***** Information supplied
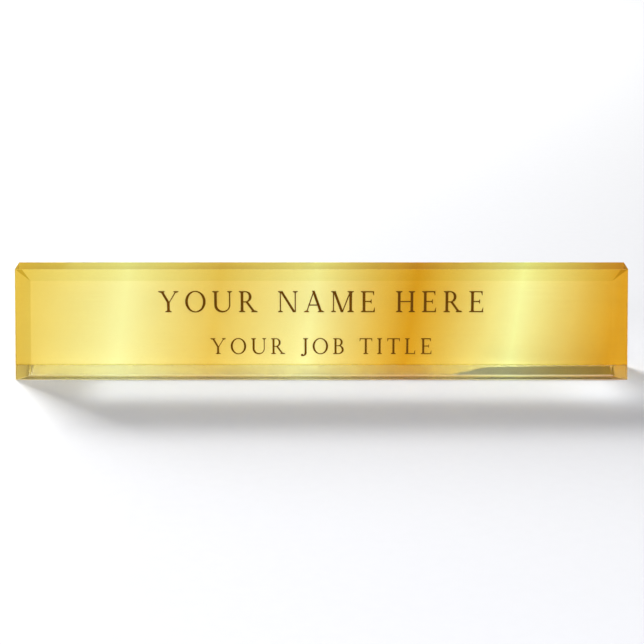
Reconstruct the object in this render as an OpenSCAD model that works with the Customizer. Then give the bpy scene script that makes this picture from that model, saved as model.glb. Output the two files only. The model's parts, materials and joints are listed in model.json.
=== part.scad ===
// Free-standing desk nameplate: a clear acrylic block that leans back, with its print on the rear face.
// X runs along the block, the front looks towards -Y, and Z points up from the desk.

/* [Block] */
// Length of the block along the desk
block_w = 216; // [180:1:300]
// Height of the block
block_h = 38; // [34:1:50]
// Depth at the desk, before the bevels are cut
base_depth = 20; // [17:0.5:30]
// Angle by which the front face leans back from upright
front_lean = 14; // [5:0.5:16]

/* [Bevels] */
// Angle of the top and end bevels, measured from the front face
bevel_angle = 13; // [8:0.5:20]
// Angle of the bottom bevel, measured from the front face
bottom_angle = 36; // [20:1:50]
// Width of the bevels at the left and right ends
side_bevel = 5.7; // [2:0.1:8]
// Width of the bevel along the top
top_bevel = 3.8; // [1.5:0.1:5]
// Width of the bevel along the bottom
bottom_bevel = 2.1; // [0.8:0.1:3]
// Slope of the facet on each top mitre, as a multiple of the mitre's own slope
facet_slope = 1.12; // [1.02:0.01:1.3]

/* [Print] */
// Thickness of the printed film on the rear face
film_t = 0.3; // [0.2:0.05:0.6]
// Thickness of the ink of the two lines
ink_t = 0.1; // [0.05:0.05:0.2]
// Margin between the film's edge and the edge of the rear face
film_margin = 0.05; // [0.05:0.05:1]

/* [Lettering] */
// Height of the capitals in the upper line
name_cap = 7.8; // [5:0.1:9]
// Height of the upper line's baseline above the desk
name_base = 19.7; // [18:0.1:22]
// Height of the capitals in the lower line
title_cap = 5.9; // [4:0.1:8]
// Height of the lower line's baseline above the desk
title_base = 4.1; // [3:0.1:8]
// Gap between letters, as a share of the capitals' height
letter_gap = 0.27; // [0.15:0.01:0.4]
// Gap between words, as a share of the capitals' height
word_gap = 0.62; // [0.4:0.01:0.9]

/* [Hidden] */
$fn = 64;

NAME_WORDS = "YOUR NAME HERE";
TITLE_WORDS = "YOUR JOB TITLE";

// The film and the ink sit behind the block. The bottom bevel takes the foremost edge off it,
// and the whole part is then centred on Y = 0.
bevel_setback = bottom_bevel * sin(front_lean);
part_depth = base_depth + ink_t + film_t - bevel_setback;
front_y = -part_depth / 2 - bevel_setback;
rear_y = front_y + base_depth;
front_len = block_h / cos(front_lean);
top_front_y = front_y + block_h * tan(front_lean);
far = 2 * block_w;

// Proportions of the capitals, as shares of their height
thick = 0.125;
thin = 0.055;
serif_out = 0.085;
serif_t = 0.035;
bracket = 0.045;
beak_root = 0.09;
beak_tip = 0.02;
overshoot = 0.015;
arc_steps = 40;

// Local axes of the leaning front face: X along it, Y into the block, Z up the face from its lower edge.
module on_front() {
    translate([0, front_y, 0]) rotate([-front_lean, 0, 0]) children();
}

// Everything in front of a plane that stands on the local X-Z plane.
module in_front_of_plane() {
    translate([-far, -far, -far]) cube([2 * far, far, 2 * far]);
}

module wedge() {
    profile = [
        [front_y, 0],
        [rear_y, 0],
        [rear_y, block_h],
        [top_front_y, block_h]
    ];
    rotate([90, 0, 90])
        translate([0, 0, -block_w / 2])
            linear_extrude(block_w) polygon(profile);
}

module top_bevel_cut() {
    translate([0, 0, front_len - top_bevel]) rotate([-bevel_angle, 0, 0]) in_front_of_plane();
}

module bottom_bevel_cut() {
    translate([0, 0, bottom_bevel]) rotate([bottom_angle, 0, 0]) in_front_of_plane();
}

module right_bevel_cut() {
    translate([block_w / 2 - side_bevel, 0, 0]) rotate([0, 0, bevel_angle]) in_front_of_plane();
}

// A narrow facet along the mitre of the top and right bevels
module right_facet_cut() {
    mitre_slope = tan(bevel_angle) / sqrt(2);
    translate([block_w / 2 - side_bevel, 0, front_len - top_bevel])
        rotate([0, -45, 0])
            rotate([0, 0, atan(mitre_slope * facet_slope)])
                in_front_of_plane();
}

module right_end_cuts() {
    right_bevel_cut();
    right_facet_cut();
}

module acrylic_block() {
    color("lightcyan", 0.5)
        difference() {
            wedge();
            on_front() {
                top_bevel_cut();
                bottom_bevel_cut();
                right_end_cuts();
                mirror([1, 0, 0]) right_end_cuts();
            }
        }
}

module gold_film() {
    color("gold")
        translate([-block_w / 2 + film_margin, rear_y + ink_t, film_margin])
            cube([block_w - 2 * film_margin, film_t, block_h - 2 * film_margin]);
}

function ellipse(rx, ry) = [for (i = [0:arc_steps - 1]) [rx * cos(i * 360 / arc_steps), ry * sin(i * 360 / arc_steps)]];

// A flat shape given the ink's thickness. $ink is that thickness as a share of the capitals' height.
module inked() {
    linear_extrude($ink) children();
}

// Lower end of a stroke of width w that starts at x, with its serif
module foot(x, w) {
    inked() polygon([
        [x - serif_out, 0],
        [x + w + serif_out, 0],
        [x + w + serif_out, serif_t],
        [x + w, serif_t + bracket],
        [x, serif_t + bracket],
        [x - serif_out, serif_t]
    ]);
}

module head(x, w) {
    translate([0, 1, 0]) mirror([0, 1, 0]) foot(x, w);
}

module bar(x, w, low, high) {
    inked() translate([x, low]) square([w, high - low]);
}

module post(x, w) {
    bar(x, w, 0, 1);
    foot(x, w);
    head(x, w);
}

// Slanted stroke of horizontal width w, from its left edge at (x0, y0) to (x1, y1)
module slant(x0, y0, x1, y1, w) {
    inked() polygon([[x0, y0], [x0 + w, y0], [x1 + w, y1], [x1, y1]]);
}

// Thin arm from x to x_end at height y, which ends in a tapered beak that points up or down
module arm(x, x_end, y, beak) {
    bar(x, x_end - x, y, y + thin);
    y_root = beak > 0 ? y : y + thin;
    tip = y_root + beak;
    inked() polygon([[x_end, y_root], [x_end - beak_root, y_root], [x_end - beak_tip, tip], [x_end, tip]]);
}

// Half ring to the right of x: the bowl of B and R
module bowl(x, rx, low, high) {
    ry = (high - low) / 2;
    inked() translate([x, low + ry])
        difference() {
            polygon(ellipse(rx, ry));
            polygon(ellipse(rx - thick, ry - thin));
            translate([-2 * rx, -1]) square([2 * rx, 2]);
        }
}

module letter_a() {
    slant(0.1, 0, 0.43, 1, thin);
    slant(0.72, 0, 0.37, 1.02, thick);
    bar(0.2, 0.5, 0.31, 0.31 + thin);
    foot(0.1, thin);
    foot(0.72, thick);
}

module letter_b() {
    post(0.1, thick);
    bar(0.2, 0.14, 1 - thin, 1);
    bar(0.2, 0.16, 0.5, 0.5 + thin);
    bar(0.2, 0.16, 0, thin);
    bowl(0.33, 0.27, 0.5, 1);
    bowl(0.35, 0.31, 0, 0.5 + thin);
}

module letter_e() {
    post(0.1, thick);
    arm(0.2, 0.62, 1 - thin, -0.2);
    arm(0.2, 0.51, 0.48, -0.13);
    arm(0.2, 0.51, 0.48, 0.13);
    arm(0.2, 0.66, 0, 0.22);
}

module letter_h() {
    post(0.1, thick);
    post(0.68, thick);
    bar(0.2, 0.5, 0.48, 0.48 + thin);
}

module letter_i() {
    post(0.1, thick);
}

module letter_j() {
    bar(0.26, thick, 0.12, 1);
    head(0.26, thick);
    inked() translate([0.16, 0.12])
        difference() {
            polygon(ellipse(0.235, 0.25));
            translate([-0.03, 0]) polygon(ellipse(0.13, 0.2));
            translate([-1, 0]) square([2, 1]);
            translate([-1.02, -1]) square([1, 2]);
        }
    inked() translate([0.11, -0.06]) circle(0.075);
}

module letter_l() {
    post(0.1, thick);
    arm(0.2, 0.64, 0, 0.24);
}

module letter_m() {
    bar(0.1, thin, 0, 1);
    foot(0.1, thin);
    head(0.1, thin);
    slant(0.46, 0, 0.1, 1, thick);
    slant(0.5, 0, 0.88, 1, thin);
    post(0.85, thick);
}

module letter_n() {
    bar(0.1, thin, 0, 1);
    foot(0.1, thin);
    head(0.1, thin);
    slant(0.7, 0, 0.1, 1, thick);
    bar(0.78, thin, 0, 1);
    head(0.78, thin);
}

module letter_o() {
    inked() translate([0.49, 0.5])
        difference() {
            polygon(ellipse(0.47, 0.5 + overshoot));
            polygon(ellipse(0.47 - thick, 0.5 + overshoot - thin));
        }
}

module letter_r() {
    post(0.1, thick);
    bar(0.2, 0.13, 1 - thin, 1);
    bar(0.2, 0.14, 0.46, 0.46 + thin);
    bowl(0.32, 0.28, 0.46, 1);
    slant(0.66, 0, 0.32, 0.48, thick);
    foot(0.66, thick);
}

module letter_t() {
    post(0.33, thick);
    bar(0.05, 0.7, 1 - thin, 1);
    arm(0.5, 0.78, 1 - thin, -0.2);
    translate([0.795, 0, 0]) mirror([1, 0, 0]) arm(0.5, 0.78, 1 - thin, -0.2);
}

module letter_u() {
    left = 0.1;
    right = 0.78;
    outer = (right + thin - left) / 2;
    inner = (right - left - thick) / 2;
    bar(left, thick, 0.34, 1);
    bar(right, thin, 0.34, 1);
    head(left, thick);
    head(right, thin);
    inked() difference() {
        translate([left + outer, 0.34]) polygon(ellipse(outer, 0.34 + overshoot));
        translate([left + thick + inner, 0.34]) polygon(ellipse(inner, 0.34 + overshoot - 1.4 * thin));
        translate([0, 0.34]) square([1, 1]);
    }
}

module letter_y() {
    bar(0.4, thick, 0, 0.48);
    foot(0.4, thick);
    slant(0.4, 0.45, 0.09, 1, thick);
    slant(0.47, 0.45, 0.79, 1, thin);
    head(0.09, thick);
    head(0.79, thin);
}

module letter(c) {
    if (c == "A") letter_a();
    if (c == "B") letter_b();
    if (c == "E") letter_e();
    if (c == "H") letter_h();
    if (c == "I") letter_i();
    if (c == "J") letter_j();
    if (c == "L") letter_l();
    if (c == "M") letter_m();
    if (c == "N") letter_n();
    if (c == "O") letter_o();
    if (c == "R") letter_r();
    if (c == "T") letter_t();
    if (c == "U") letter_u();
    if (c == "Y") letter_y();
}

// Letters and the share of the capitals' height that each takes along the line
WIDTHS = [
    ["A", 0.96], ["B", 0.72], ["E", 0.72], ["H", 0.92], ["I", 0.34], ["J", 0.46], ["L", 0.7],
    ["M", 1.09], ["N", 0.93], ["O", 0.98], ["R", 0.9], ["T", 0.8], ["U", 0.94], ["Y", 0.94]
];

function advance(c) = c == " " ? word_gap : WIDTHS[search([c], WIDTHS)[0]][1] + letter_gap;
function start(words, i) = i == 0 ? 0 : start(words, i - 1) + advance(words[i - 1]);
function line_len(words) = start(words, len(words)) - letter_gap;

module ink_line(words, cap, base_z) {
    $ink = ink_t / cap;
    translate([0, rear_y + ink_t, base_z])
        rotate([90, 0, 0])
            scale(cap)
                translate([-line_len(words) / 2, 0, 0])
                    for (i = [0:len(words) - 1])
                        translate([start(words, i), 0, 0]) letter(words[i]);
}

module name_line() {
    color("saddlebrown") ink_line(NAME_WORDS, name_cap, name_base);
}

module title_line() {
    color("saddlebrown") ink_line(TITLE_WORDS, title_cap, title_base);
}

acrylic_block();
gold_film();
name_line();
title_line();
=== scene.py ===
import json
import math

import bpy
from mathutils import Color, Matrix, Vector

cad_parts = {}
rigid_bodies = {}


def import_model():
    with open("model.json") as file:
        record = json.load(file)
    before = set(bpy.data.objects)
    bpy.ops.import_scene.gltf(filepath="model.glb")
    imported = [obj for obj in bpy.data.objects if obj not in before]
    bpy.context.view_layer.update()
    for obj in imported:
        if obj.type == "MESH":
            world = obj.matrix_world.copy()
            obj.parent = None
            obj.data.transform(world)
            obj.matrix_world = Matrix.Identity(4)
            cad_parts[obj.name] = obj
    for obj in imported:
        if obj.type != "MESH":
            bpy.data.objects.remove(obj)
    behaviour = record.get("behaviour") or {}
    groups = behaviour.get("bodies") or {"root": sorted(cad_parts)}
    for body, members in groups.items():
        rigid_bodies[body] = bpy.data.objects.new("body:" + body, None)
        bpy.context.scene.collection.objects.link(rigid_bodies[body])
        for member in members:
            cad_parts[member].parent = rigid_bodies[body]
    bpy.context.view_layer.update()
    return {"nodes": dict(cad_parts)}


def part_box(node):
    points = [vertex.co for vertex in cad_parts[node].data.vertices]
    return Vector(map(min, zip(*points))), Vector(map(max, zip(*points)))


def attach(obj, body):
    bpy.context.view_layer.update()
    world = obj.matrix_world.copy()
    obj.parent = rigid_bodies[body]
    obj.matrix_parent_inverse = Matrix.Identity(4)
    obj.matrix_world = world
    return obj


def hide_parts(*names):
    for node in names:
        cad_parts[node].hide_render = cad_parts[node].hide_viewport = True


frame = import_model()

# All sizes are in metres. X runs along the block, the front looks towards -Y, Z is up.
MM = 0.001

# The block's driving sizes, as in the construction
FRONT_LEAN = math.radians(14)
BEVEL_ANGLE = math.radians(13)
BOTTOM_ANGLE = math.radians(36)
SIDE_BEVEL = 5.7 * MM
TOP_BEVEL = 3.8 * MM
BOTTOM_BEVEL = 2.1 * MM
# The facet on each upper mitre is this many times as steep as the mitre itself
FACET_SLOPE = 1.12
FACET_ANGLE = math.atan(FACET_SLOPE * math.tan(BEVEL_ANGLE) / math.sqrt(2))
# The block's rear face lies this far behind the ink's front, so that print and block meet without an air gap
BOND_DEPTH = 0.12 * MM
# Radius that polishing leaves on the two lower front edges, and the share of it that the other edges keep
EDGE_RADIUS = 0.45 * MM
EDGE_SEGMENTS = 2
FINE_EDGE = 0.2
# Points nearer to each other than this are one
TOUCH = 0.01 * MM
# The base rests on the desk beyond this distance on the left, and inside these corners on the right; there it
# takes a painted shade
CONTACT_LEFT = -103.3 * MM
CONTACT_CORNERS = [(45.3, -3), (58.9, 6.8), (84.8, 8), (103.4, 8.1), (103.4, -3)]
CONTACT_PATCH = [Vector((x, y, 0)) * MM for x, y in CONTACT_CORNERS]
CONTACT_SIDES = list(zip(CONTACT_PATCH, CONTACT_PATCH[1:] + CONTACT_PATCH[:1]))

BLOCK_LOW, BLOCK_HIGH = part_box("acrylic_block")
_, FILM_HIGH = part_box("gold_film")
BLOCK_REAR = BLOCK_HIGH.y + BOND_DEPTH

# The front plane of the block: the way it faces, the way up along it, and where it would meet the desk
FRONT_OUT = Vector((0, -math.cos(FRONT_LEAN), math.sin(FRONT_LEAN)))
FRONT_UP = Vector((0, math.sin(FRONT_LEAN), math.cos(FRONT_LEAN)))
FRONT_FOOT = Vector((0, BLOCK_LOW.y - BOTTOM_BEVEL * math.sin(FRONT_LEAN), 0))
# Where the top and bottom bevels start on it
UPPER_CORNER = FRONT_FOOT + FRONT_UP * (BLOCK_HIGH.z / math.cos(FRONT_LEAN) - TOP_BEVEL)
LOWER_CORNER = FRONT_FOOT + FRONT_UP * BOTTOM_BEVEL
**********
**Problem to solve**: Output exactly the leading lines of the data, up to and including the line marked by "front_lean = 14; // [5:0.5:16]".

**Reply to the exercise**:
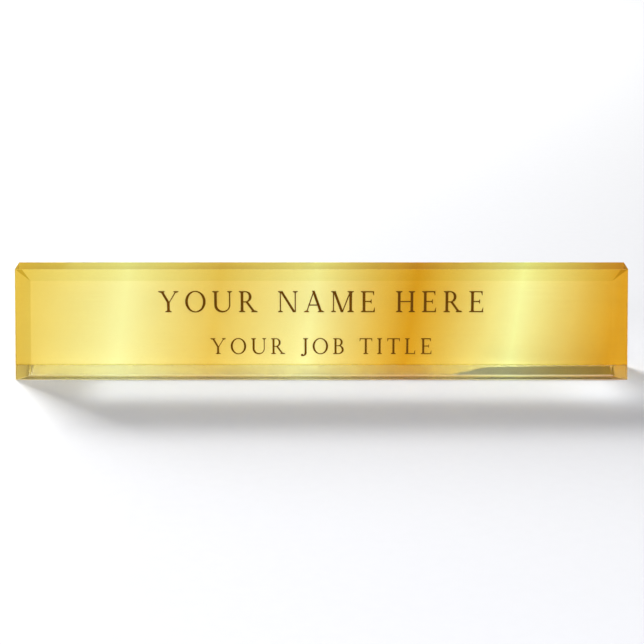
Reconstruct the object in this render as an OpenSCAD model that works with the Customizer. Then give the bpy scene script that makes this picture from that model, saved as model.glb. Output the two files only. The model's parts, materials and joints are listed in model.json.
=== part.scad ===
// Free-standing desk nameplate: a clear acrylic block that leans back, with its print on the rear face.
// X runs along the block, the front looks towards -Y, and Z points up from the desk.

/* [Block] */
// Length of the block along the desk
block_w = 216; // [180:1:300]
// Height of the block
block_h = 38; // [34:1:50]
// Depth at the desk, before the bevels are cut
base_depth = 20; // [17:0.5:30]
// Angle by which the front face leans back from upright
front_lean = 14; // [5:0.5:16]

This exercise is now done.